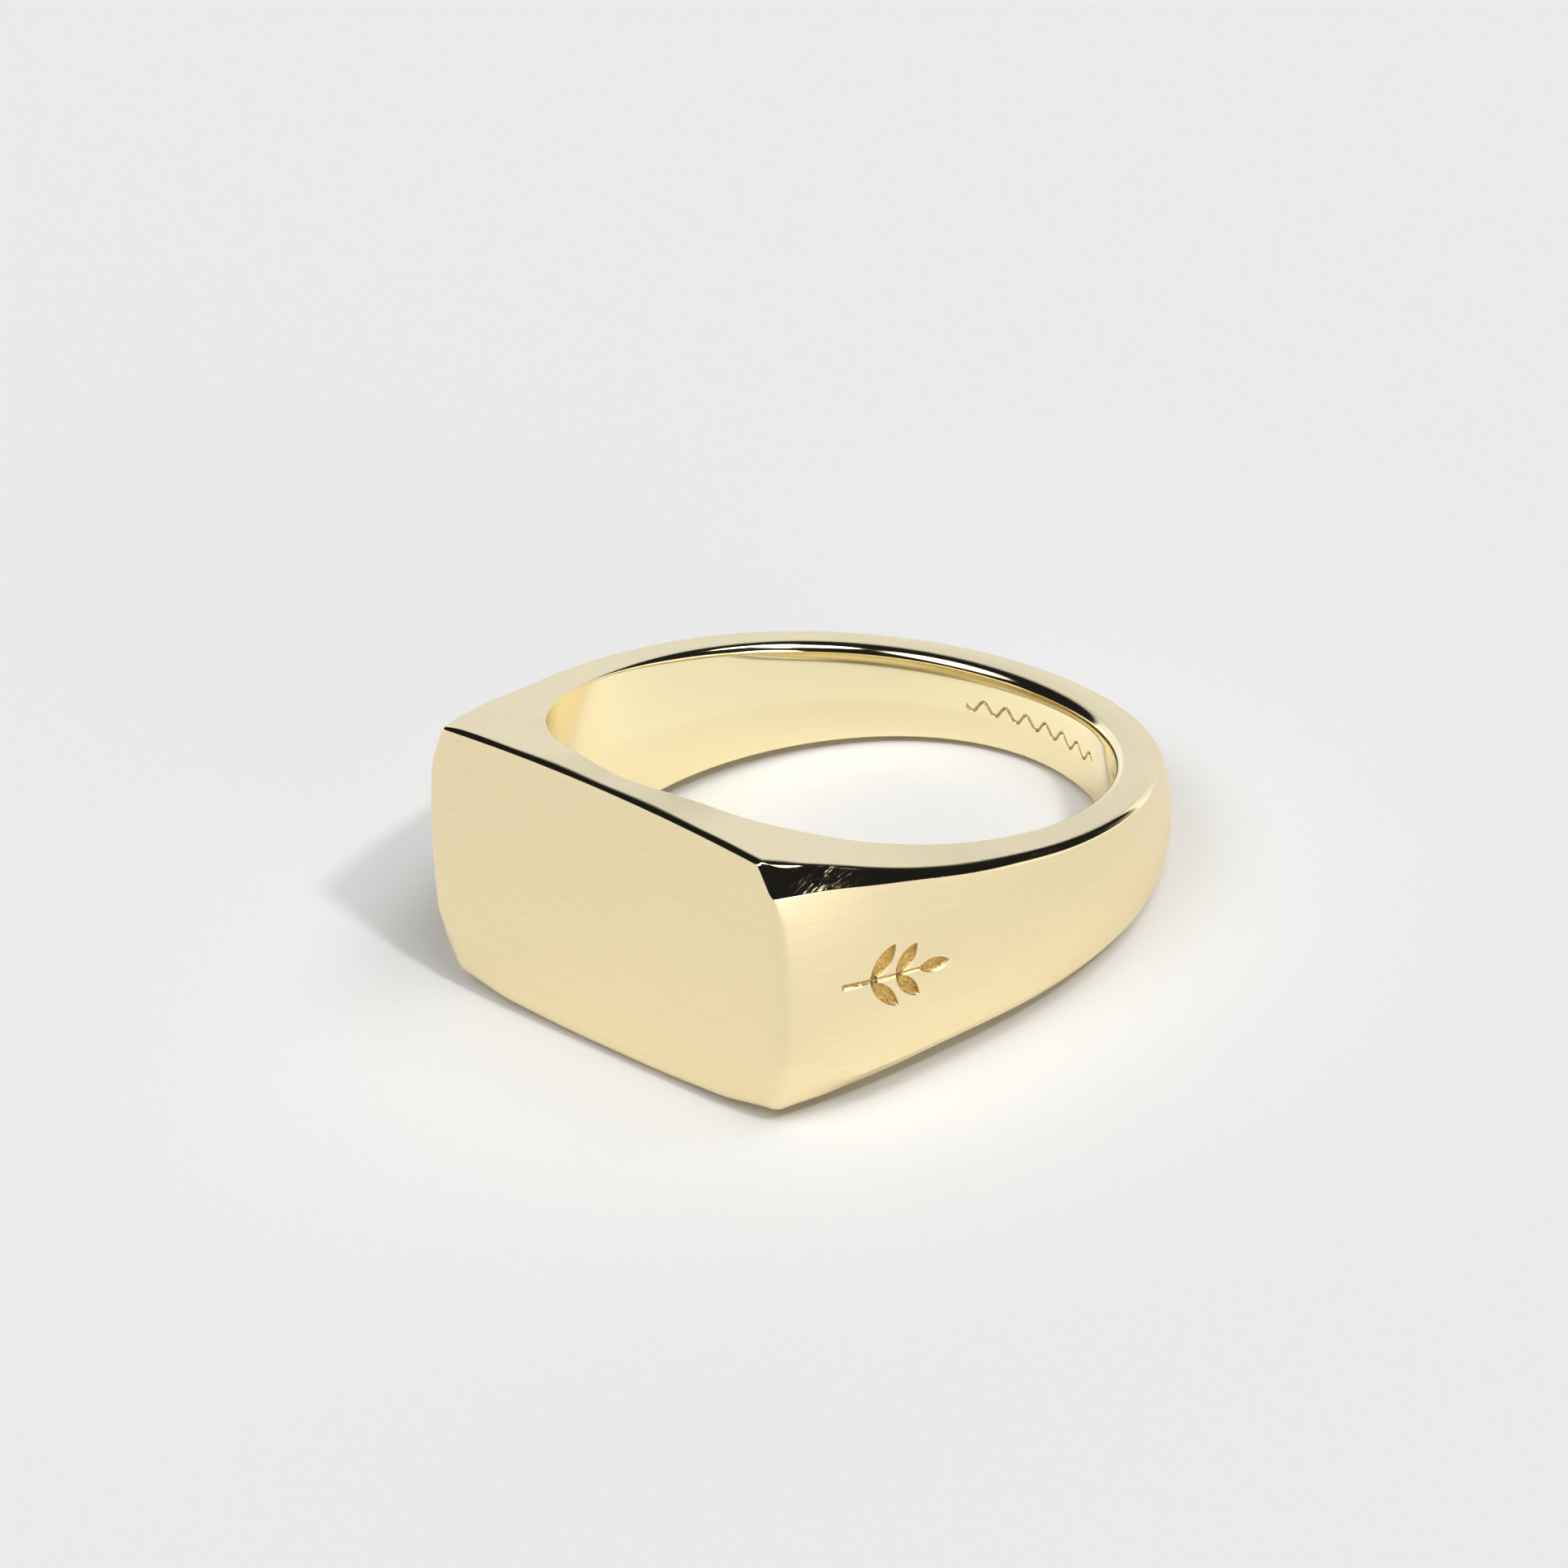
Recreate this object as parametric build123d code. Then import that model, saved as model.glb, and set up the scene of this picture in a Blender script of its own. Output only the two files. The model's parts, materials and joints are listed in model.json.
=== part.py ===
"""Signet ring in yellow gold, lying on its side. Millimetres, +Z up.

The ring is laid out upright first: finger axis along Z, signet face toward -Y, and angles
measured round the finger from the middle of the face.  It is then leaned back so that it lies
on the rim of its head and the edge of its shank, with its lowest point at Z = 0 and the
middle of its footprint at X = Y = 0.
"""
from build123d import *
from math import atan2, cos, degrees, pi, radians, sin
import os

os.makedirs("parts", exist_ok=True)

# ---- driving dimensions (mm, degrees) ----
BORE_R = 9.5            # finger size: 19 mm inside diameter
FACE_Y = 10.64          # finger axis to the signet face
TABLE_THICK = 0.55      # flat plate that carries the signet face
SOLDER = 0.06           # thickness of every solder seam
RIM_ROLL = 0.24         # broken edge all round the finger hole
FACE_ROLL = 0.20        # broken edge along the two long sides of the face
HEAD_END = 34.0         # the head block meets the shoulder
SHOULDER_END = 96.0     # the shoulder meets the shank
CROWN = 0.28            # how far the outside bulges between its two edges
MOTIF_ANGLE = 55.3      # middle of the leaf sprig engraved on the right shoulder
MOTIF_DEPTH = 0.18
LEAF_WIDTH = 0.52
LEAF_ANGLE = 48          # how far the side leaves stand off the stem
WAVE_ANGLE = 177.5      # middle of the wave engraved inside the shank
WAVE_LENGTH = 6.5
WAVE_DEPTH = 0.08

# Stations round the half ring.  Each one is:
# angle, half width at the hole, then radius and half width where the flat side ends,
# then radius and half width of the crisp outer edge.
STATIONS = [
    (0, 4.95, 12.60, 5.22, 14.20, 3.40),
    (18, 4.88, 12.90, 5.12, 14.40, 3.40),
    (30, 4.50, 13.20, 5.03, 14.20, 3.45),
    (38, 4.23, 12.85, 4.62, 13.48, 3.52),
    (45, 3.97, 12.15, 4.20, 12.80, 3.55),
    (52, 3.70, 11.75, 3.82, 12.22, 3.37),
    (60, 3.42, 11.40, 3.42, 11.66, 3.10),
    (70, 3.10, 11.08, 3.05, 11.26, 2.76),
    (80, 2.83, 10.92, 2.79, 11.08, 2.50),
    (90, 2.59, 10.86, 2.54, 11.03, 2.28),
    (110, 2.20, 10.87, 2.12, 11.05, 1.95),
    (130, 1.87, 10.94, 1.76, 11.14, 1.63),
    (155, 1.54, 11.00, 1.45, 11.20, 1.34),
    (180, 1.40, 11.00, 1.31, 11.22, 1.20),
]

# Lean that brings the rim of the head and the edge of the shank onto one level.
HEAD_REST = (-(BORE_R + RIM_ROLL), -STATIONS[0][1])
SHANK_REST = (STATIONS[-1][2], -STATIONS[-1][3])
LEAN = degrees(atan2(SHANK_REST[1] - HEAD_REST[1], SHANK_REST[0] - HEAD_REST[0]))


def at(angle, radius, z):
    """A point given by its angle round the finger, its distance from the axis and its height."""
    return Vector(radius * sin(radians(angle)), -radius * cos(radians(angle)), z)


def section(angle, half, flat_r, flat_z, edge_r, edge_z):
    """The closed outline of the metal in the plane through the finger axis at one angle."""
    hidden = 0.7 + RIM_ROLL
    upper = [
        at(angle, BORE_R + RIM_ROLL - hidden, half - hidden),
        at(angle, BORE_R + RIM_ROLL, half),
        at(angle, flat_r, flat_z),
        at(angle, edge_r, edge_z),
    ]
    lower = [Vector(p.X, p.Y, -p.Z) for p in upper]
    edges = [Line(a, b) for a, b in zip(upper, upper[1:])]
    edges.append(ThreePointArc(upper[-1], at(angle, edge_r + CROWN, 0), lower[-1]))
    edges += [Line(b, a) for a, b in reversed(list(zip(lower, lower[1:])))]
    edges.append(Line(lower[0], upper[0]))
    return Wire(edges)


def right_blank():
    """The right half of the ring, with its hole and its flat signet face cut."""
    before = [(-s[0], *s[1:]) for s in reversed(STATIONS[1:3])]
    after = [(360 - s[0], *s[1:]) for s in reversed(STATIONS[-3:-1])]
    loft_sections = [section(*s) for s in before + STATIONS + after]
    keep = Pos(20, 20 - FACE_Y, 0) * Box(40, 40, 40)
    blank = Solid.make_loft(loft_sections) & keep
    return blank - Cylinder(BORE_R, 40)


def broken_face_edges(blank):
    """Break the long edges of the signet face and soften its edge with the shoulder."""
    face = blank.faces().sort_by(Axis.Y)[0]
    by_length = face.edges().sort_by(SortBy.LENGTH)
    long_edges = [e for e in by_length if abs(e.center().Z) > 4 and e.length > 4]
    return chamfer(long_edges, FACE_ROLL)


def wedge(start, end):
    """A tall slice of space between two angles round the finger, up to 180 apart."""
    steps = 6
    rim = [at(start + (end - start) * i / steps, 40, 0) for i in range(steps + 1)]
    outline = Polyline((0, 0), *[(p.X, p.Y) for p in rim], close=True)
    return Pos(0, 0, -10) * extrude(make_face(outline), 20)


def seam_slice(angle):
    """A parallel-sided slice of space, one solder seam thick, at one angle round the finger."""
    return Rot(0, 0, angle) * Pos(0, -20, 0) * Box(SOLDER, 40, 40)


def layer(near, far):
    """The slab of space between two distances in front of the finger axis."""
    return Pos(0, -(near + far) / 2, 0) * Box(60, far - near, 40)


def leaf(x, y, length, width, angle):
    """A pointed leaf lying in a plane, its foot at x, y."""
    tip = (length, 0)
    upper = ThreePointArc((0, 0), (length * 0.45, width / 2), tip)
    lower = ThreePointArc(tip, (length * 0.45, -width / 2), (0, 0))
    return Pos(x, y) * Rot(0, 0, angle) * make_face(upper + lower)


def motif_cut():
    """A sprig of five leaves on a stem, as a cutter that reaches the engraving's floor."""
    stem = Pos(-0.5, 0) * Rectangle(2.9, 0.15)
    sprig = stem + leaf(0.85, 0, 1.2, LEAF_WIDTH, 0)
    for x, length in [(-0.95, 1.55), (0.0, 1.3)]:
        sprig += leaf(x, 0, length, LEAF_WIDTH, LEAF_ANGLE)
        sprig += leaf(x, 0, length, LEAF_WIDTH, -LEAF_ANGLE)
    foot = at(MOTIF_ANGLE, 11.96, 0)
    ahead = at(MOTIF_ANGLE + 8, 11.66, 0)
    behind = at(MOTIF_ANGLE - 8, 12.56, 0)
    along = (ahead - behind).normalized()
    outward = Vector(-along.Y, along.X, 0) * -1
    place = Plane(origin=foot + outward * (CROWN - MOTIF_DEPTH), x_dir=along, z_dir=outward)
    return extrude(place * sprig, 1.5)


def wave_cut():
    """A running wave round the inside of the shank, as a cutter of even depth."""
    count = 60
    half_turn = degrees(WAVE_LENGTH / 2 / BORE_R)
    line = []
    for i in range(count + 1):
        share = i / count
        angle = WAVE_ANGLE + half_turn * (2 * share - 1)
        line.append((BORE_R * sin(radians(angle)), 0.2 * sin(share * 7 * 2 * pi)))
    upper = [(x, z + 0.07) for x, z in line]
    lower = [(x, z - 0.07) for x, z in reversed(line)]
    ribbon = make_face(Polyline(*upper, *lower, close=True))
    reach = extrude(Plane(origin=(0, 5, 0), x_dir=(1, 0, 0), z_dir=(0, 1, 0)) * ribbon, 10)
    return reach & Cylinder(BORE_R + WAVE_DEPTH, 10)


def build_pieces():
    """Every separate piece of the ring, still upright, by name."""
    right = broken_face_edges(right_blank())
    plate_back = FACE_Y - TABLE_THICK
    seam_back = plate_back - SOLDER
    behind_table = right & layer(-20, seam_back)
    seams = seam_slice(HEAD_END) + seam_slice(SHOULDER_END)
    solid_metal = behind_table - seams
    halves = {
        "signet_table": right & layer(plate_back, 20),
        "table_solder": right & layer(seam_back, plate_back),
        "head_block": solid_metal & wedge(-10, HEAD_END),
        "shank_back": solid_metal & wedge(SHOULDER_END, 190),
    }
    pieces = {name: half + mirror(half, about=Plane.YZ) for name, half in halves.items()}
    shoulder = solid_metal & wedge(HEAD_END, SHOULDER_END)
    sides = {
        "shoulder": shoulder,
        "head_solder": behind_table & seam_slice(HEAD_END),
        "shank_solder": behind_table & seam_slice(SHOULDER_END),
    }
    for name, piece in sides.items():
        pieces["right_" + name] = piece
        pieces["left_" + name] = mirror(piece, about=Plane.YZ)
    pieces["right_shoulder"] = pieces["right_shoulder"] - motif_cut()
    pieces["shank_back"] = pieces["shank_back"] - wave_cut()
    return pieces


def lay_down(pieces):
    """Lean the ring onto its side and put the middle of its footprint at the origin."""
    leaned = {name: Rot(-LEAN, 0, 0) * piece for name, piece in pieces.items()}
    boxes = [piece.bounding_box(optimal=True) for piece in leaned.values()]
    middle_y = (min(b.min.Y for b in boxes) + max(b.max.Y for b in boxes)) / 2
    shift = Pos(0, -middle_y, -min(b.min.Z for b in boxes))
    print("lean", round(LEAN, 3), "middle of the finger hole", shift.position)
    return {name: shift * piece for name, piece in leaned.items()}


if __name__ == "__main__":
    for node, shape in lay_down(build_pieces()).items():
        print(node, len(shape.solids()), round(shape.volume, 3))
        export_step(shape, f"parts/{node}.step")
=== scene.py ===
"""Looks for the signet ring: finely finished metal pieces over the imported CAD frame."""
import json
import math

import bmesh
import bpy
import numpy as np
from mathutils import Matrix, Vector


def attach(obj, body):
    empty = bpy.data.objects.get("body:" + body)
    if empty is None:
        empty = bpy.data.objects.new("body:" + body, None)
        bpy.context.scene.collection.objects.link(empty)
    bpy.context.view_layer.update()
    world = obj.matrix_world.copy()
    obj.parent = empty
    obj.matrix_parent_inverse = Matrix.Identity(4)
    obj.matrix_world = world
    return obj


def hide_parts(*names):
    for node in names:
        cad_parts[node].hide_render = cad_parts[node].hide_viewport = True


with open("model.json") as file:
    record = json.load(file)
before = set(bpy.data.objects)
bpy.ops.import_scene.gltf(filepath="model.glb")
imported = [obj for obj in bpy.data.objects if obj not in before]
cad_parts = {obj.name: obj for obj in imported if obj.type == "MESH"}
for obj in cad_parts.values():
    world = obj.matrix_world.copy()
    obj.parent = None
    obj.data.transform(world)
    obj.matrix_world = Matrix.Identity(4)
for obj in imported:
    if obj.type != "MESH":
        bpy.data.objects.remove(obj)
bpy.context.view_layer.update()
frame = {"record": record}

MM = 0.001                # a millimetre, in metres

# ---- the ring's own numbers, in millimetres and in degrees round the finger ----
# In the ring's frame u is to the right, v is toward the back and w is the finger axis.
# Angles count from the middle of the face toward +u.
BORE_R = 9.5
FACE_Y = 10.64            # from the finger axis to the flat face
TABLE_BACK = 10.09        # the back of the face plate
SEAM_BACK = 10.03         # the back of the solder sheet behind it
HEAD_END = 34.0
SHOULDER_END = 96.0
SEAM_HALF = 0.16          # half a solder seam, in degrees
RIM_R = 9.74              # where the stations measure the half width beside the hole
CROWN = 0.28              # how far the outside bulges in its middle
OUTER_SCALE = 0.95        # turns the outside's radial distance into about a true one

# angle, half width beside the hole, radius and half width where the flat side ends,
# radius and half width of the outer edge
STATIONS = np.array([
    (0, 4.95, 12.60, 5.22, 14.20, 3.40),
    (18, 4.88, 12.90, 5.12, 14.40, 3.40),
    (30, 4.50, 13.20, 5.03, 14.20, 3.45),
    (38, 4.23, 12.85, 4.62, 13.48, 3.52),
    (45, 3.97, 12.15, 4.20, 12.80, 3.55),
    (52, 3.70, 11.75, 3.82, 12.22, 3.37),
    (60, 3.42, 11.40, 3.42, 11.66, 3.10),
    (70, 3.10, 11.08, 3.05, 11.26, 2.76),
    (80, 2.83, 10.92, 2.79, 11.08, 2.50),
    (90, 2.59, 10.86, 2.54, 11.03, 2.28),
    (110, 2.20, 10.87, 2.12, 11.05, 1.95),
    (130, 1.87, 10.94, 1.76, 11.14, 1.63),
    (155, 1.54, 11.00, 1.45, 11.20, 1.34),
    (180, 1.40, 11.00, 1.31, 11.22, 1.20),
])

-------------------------

#### Problem
Copy out the listing above, line by line and exactly, from its first line to the line holding "WAVE_DEPTH = 0.08", inclusive.

#### Result for this task
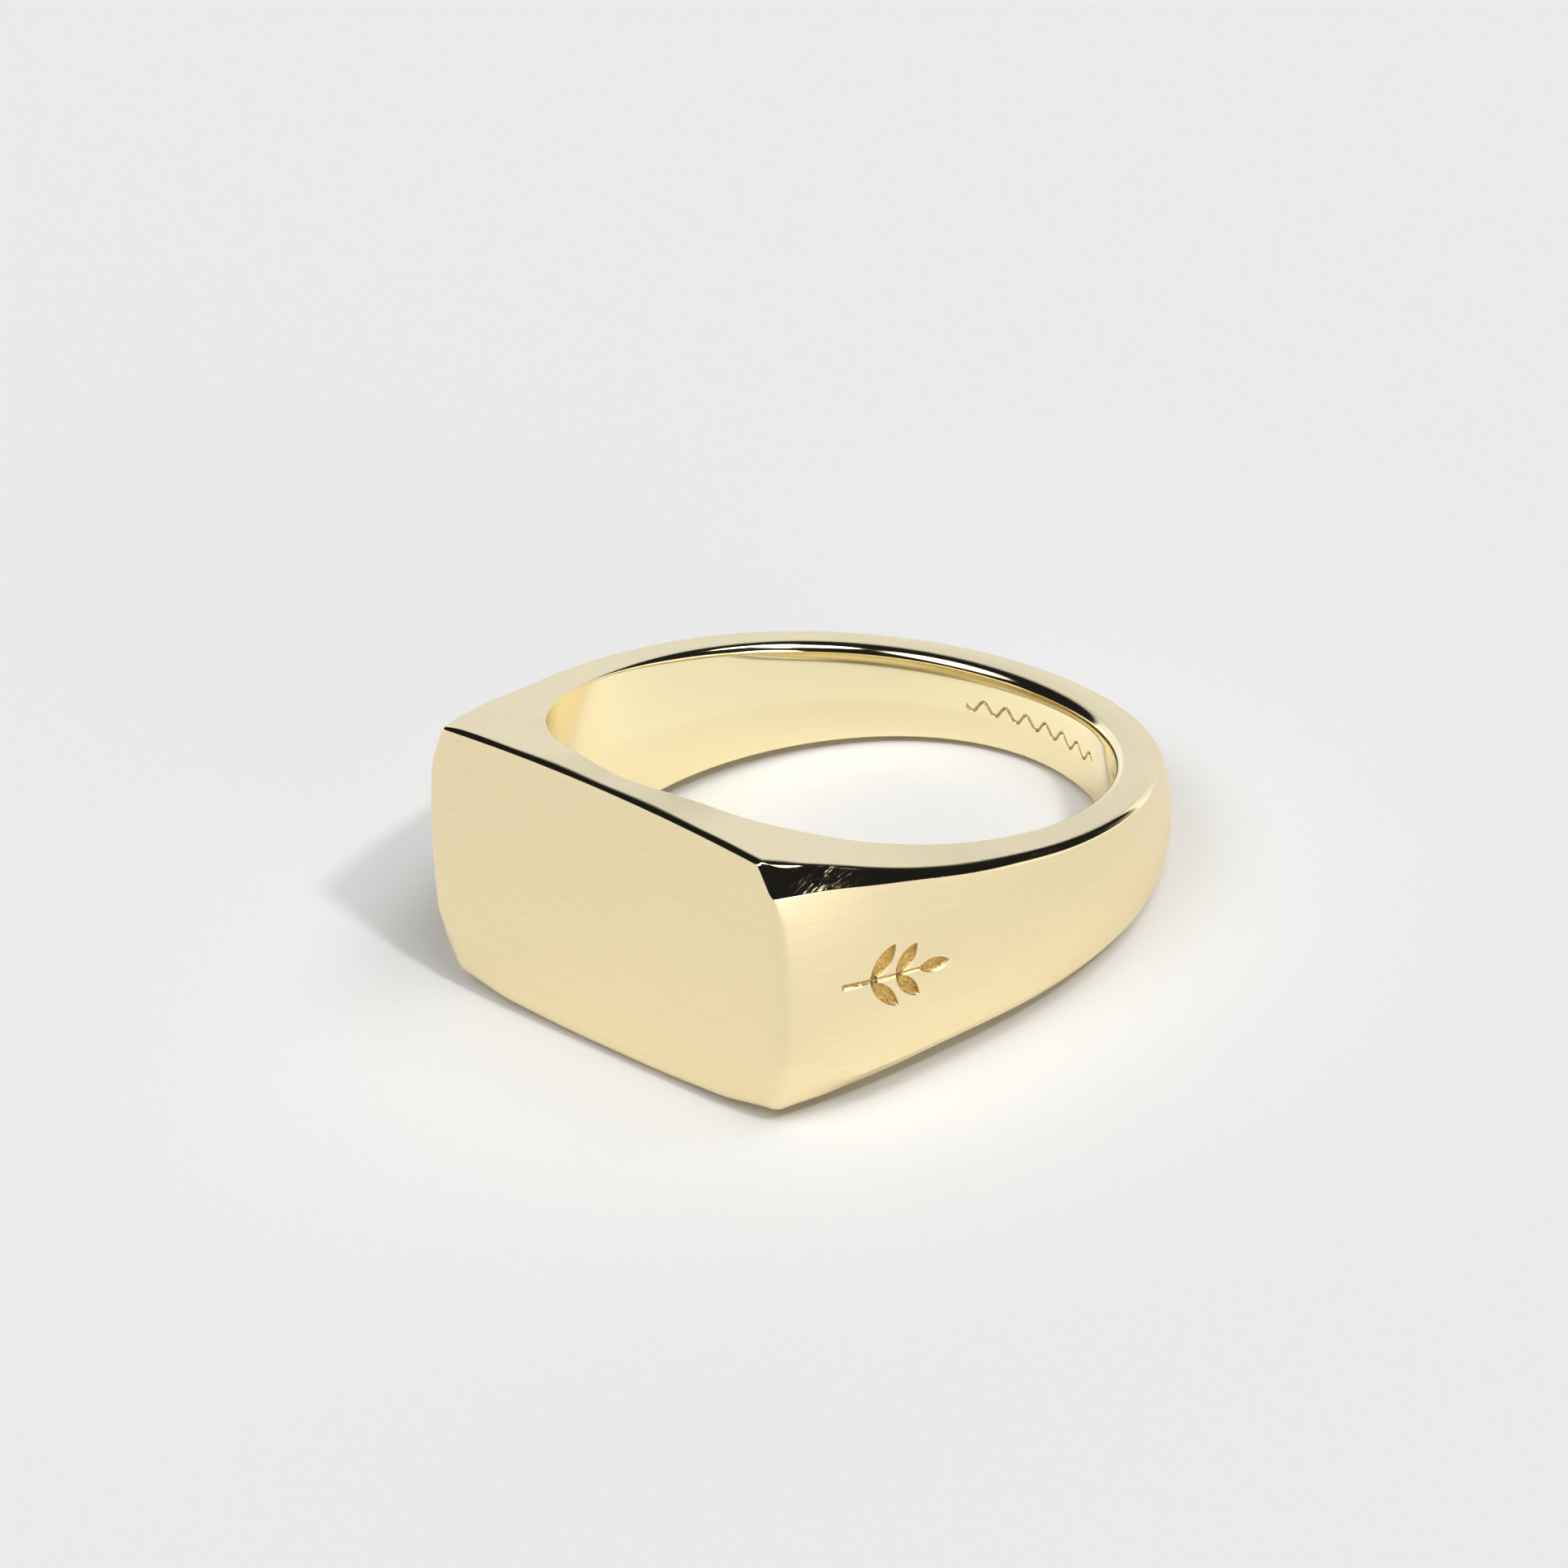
Recreate this object as parametric build123d code. Then import that model, saved as model.glb, and set up the scene of this picture in a Blender script of its own. Output only the two files. The model's parts, materials and joints are listed in model.json.
=== part.py ===
"""Signet ring in yellow gold, lying on its side. Millimetres, +Z up.

The ring is laid out upright first: finger axis along Z, signet face toward -Y, and angles
measured round the finger from the middle of the face.  It is then leaned back so that it lies
on the rim of its head and the edge of its shank, with its lowest point at Z = 0 and the
middle of its footprint at X = Y = 0.
"""
from build123d import *
from math import atan2, cos, degrees, pi, radians, sin
import os

os.makedirs("parts", exist_ok=True)

# ---- driving dimensions (mm, degrees) ----
BORE_R = 9.5            # finger size: 19 mm inside diameter
FACE_Y = 10.64          # finger axis to the signet face
TABLE_THICK = 0.55      # flat plate that carries the signet face
SOLDER = 0.06           # thickness of every solder seam
RIM_ROLL = 0.24         # broken edge all round the finger hole
FACE_ROLL = 0.20        # broken edge along the two long sides of the face
HEAD_END = 34.0         # the head block meets the shoulder
SHOULDER_END = 96.0     # the shoulder meets the shank
CROWN = 0.28            # how far the outside bulges between its two edges
MOTIF_ANGLE = 55.3      # middle of the leaf sprig engraved on the right shoulder
MOTIF_DEPTH = 0.18
LEAF_WIDTH = 0.52
LEAF_ANGLE = 48          # how far the side leaves stand off the stem
WAVE_ANGLE = 177.5      # middle of the wave engraved inside the shank
WAVE_LENGTH = 6.5
WAVE_DEPTH = 0.08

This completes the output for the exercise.